▶ [WHAT TO WORK ON] Locate the line that contains "const bell = addPiece('cord_end', makeBell(), whitePlastic);" and the line that contains "cad_parts[node].hide_render = cad_parts[node].hide_viewport". Copy both of them exactly, together with every line between them, and no others.

## begin DATA ENTRIES

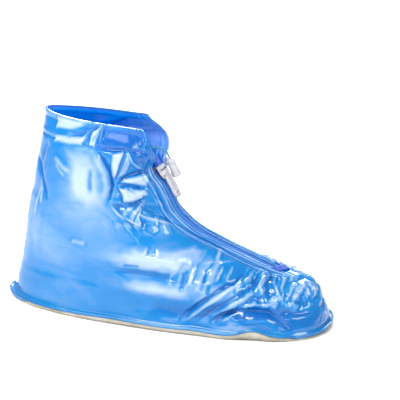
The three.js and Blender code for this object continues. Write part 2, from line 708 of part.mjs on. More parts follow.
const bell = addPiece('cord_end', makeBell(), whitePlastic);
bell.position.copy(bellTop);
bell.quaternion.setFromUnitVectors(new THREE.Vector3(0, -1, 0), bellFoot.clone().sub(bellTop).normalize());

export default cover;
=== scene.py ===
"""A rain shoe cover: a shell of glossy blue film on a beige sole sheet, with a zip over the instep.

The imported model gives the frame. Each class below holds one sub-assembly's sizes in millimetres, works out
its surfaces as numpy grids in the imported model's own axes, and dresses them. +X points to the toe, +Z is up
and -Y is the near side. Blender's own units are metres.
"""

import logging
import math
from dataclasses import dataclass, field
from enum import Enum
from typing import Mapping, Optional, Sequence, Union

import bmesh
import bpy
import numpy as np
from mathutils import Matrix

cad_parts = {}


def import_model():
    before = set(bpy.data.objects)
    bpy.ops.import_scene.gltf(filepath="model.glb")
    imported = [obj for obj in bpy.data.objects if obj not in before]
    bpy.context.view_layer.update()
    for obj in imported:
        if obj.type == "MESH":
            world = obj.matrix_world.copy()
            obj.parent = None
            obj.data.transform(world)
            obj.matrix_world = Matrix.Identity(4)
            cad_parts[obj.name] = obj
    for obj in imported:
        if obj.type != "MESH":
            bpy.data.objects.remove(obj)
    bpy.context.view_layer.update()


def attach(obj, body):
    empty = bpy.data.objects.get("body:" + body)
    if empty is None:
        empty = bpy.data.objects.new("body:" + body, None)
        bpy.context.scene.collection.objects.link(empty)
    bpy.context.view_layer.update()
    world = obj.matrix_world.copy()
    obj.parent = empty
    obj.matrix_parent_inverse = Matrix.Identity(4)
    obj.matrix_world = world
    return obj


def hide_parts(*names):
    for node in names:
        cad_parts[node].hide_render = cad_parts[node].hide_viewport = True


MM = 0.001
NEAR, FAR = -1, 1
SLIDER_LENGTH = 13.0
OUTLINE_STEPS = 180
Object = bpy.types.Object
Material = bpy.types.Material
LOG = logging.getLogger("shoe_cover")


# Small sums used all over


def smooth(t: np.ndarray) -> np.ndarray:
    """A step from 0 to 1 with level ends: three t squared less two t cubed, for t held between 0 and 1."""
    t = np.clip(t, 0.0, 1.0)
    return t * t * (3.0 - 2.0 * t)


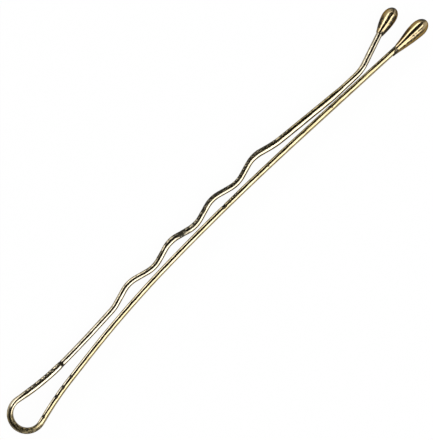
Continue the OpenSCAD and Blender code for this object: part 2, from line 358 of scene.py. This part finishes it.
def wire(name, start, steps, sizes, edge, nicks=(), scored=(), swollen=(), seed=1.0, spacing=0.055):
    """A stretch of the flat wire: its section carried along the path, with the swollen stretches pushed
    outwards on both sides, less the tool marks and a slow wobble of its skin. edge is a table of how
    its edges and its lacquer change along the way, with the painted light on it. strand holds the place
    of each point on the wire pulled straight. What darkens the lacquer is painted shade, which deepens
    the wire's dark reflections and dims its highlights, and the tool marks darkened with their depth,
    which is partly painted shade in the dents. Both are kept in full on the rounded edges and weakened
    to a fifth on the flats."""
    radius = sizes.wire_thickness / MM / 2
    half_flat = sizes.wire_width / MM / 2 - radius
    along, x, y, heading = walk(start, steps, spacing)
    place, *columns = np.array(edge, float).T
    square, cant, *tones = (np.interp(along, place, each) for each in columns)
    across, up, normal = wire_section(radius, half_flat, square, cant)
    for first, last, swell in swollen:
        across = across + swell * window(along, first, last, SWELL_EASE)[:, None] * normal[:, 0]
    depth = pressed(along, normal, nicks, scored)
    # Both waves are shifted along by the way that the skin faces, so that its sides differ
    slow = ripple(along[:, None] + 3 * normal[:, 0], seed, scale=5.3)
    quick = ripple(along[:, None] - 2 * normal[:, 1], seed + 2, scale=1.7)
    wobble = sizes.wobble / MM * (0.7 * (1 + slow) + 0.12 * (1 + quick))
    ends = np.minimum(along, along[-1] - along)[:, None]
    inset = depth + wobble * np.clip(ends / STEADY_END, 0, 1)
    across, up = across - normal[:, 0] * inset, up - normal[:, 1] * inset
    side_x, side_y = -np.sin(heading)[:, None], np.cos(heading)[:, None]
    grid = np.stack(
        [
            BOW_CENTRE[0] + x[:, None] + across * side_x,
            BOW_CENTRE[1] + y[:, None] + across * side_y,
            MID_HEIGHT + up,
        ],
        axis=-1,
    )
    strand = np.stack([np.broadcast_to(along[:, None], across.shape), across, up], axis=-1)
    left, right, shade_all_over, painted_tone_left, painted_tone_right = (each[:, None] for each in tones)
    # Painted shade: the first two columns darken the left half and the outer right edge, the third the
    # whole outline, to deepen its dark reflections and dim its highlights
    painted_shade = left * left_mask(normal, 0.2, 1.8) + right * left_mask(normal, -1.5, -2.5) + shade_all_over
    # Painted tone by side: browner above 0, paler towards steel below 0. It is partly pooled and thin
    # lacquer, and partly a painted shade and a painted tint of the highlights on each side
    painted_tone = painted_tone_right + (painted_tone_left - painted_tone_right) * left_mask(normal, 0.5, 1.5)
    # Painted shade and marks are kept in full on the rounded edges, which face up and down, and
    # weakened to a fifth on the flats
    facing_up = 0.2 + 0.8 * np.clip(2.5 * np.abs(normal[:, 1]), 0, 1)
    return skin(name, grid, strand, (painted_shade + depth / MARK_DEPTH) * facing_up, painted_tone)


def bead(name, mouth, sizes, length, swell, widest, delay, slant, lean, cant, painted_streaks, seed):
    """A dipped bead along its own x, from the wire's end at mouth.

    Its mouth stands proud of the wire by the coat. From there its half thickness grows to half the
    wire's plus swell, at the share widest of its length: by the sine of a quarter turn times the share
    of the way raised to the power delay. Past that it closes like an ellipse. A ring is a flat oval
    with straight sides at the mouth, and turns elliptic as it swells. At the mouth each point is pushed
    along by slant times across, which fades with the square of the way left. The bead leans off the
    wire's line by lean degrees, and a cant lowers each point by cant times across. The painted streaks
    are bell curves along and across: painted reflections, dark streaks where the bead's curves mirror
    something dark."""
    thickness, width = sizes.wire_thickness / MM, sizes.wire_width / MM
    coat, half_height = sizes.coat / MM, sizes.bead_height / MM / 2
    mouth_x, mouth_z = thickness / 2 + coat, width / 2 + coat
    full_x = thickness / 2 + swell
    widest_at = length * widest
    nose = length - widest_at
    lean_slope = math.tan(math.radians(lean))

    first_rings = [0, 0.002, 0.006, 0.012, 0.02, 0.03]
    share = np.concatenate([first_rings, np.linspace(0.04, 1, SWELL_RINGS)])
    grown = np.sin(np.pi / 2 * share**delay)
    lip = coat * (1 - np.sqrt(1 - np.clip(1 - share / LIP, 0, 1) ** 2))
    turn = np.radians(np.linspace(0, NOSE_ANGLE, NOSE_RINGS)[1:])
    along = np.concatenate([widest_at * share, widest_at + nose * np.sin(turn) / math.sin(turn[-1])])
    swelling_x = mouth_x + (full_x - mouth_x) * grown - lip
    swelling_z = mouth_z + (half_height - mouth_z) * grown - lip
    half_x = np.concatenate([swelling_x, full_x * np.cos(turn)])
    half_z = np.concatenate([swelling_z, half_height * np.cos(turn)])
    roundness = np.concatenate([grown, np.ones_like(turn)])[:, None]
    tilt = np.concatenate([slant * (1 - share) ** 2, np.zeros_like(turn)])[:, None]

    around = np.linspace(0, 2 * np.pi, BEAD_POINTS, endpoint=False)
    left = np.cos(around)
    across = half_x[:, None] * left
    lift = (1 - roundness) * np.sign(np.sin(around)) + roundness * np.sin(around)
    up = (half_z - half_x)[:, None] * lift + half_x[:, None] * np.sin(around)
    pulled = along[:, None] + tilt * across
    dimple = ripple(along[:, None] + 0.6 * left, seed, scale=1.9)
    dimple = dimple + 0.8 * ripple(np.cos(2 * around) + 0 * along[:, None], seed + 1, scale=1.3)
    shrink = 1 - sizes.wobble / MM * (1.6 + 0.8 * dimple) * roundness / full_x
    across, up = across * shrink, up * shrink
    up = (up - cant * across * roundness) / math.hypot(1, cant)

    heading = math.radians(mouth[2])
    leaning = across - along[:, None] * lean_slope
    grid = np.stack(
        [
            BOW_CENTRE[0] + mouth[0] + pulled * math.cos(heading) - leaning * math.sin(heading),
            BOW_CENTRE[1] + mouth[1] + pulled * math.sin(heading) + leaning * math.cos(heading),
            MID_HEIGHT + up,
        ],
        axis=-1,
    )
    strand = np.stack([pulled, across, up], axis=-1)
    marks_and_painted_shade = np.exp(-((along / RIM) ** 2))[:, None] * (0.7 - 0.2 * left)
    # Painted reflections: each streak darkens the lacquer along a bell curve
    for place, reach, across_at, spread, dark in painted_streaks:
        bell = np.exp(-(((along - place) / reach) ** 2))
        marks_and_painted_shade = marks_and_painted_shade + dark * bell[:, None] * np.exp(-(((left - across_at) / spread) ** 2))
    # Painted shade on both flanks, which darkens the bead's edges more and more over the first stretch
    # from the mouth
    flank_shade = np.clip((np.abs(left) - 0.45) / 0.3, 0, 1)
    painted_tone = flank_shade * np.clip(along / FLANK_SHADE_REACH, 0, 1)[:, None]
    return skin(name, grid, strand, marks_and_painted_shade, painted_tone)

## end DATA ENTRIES

▶ [ANSWER TO THIS PROBLEM]
const bell = addPiece('cord_end', makeBell(), whitePlastic);
bell.position.copy(bellTop);
bell.quaternion.setFromUnitVectors(new THREE.Vector3(0, -1, 0), bellFoot.clone().sub(bellTop).normalize());

export default cover;
=== scene.py ===
"""A rain shoe cover: a shell of glossy blue film on a beige sole sheet, with a zip over the instep.

The imported model gives the frame. Each class below holds one sub-assembly's sizes in millimetres, works out
its surfaces as numpy grids in the imported model's own axes, and dresses them. +X points to the toe, +Z is up
and -Y is the near side. Blender's own units are metres.
"""

import logging
import math
from dataclasses import dataclass, field
from enum import Enum
from typing import Mapping, Optional, Sequence, Union

import bmesh
import bpy
import numpy as np
from mathutils import Matrix

cad_parts = {}


def import_model():
    before = set(bpy.data.objects)
    bpy.ops.import_scene.gltf(filepath="model.glb")
    imported = [obj for obj in bpy.data.objects if obj not in before]
    bpy.context.view_layer.update()
    for obj in imported:
        if obj.type == "MESH":
            world = obj.matrix_world.copy()
            obj.parent = None
            obj.data.transform(world)
            obj.matrix_world = Matrix.Identity(4)
            cad_parts[obj.name] = obj
    for obj in imported:
        if obj.type != "MESH":
            bpy.data.objects.remove(obj)
    bpy.context.view_layer.update()


def attach(obj, body):
    empty = bpy.data.objects.get("body:" + body)
    if empty is None:
        empty = bpy.data.objects.new("body:" + body, None)
        bpy.context.scene.collection.objects.link(empty)
    bpy.context.view_layer.update()
    world = obj.matrix_world.copy()
    obj.parent = empty
    obj.matrix_parent_inverse = Matrix.Identity(4)
    obj.matrix_world = world
    return obj


def hide_parts(*names):
    for node in names:
        cad_parts[node].hide_render = cad_parts[node].hide_viewport = True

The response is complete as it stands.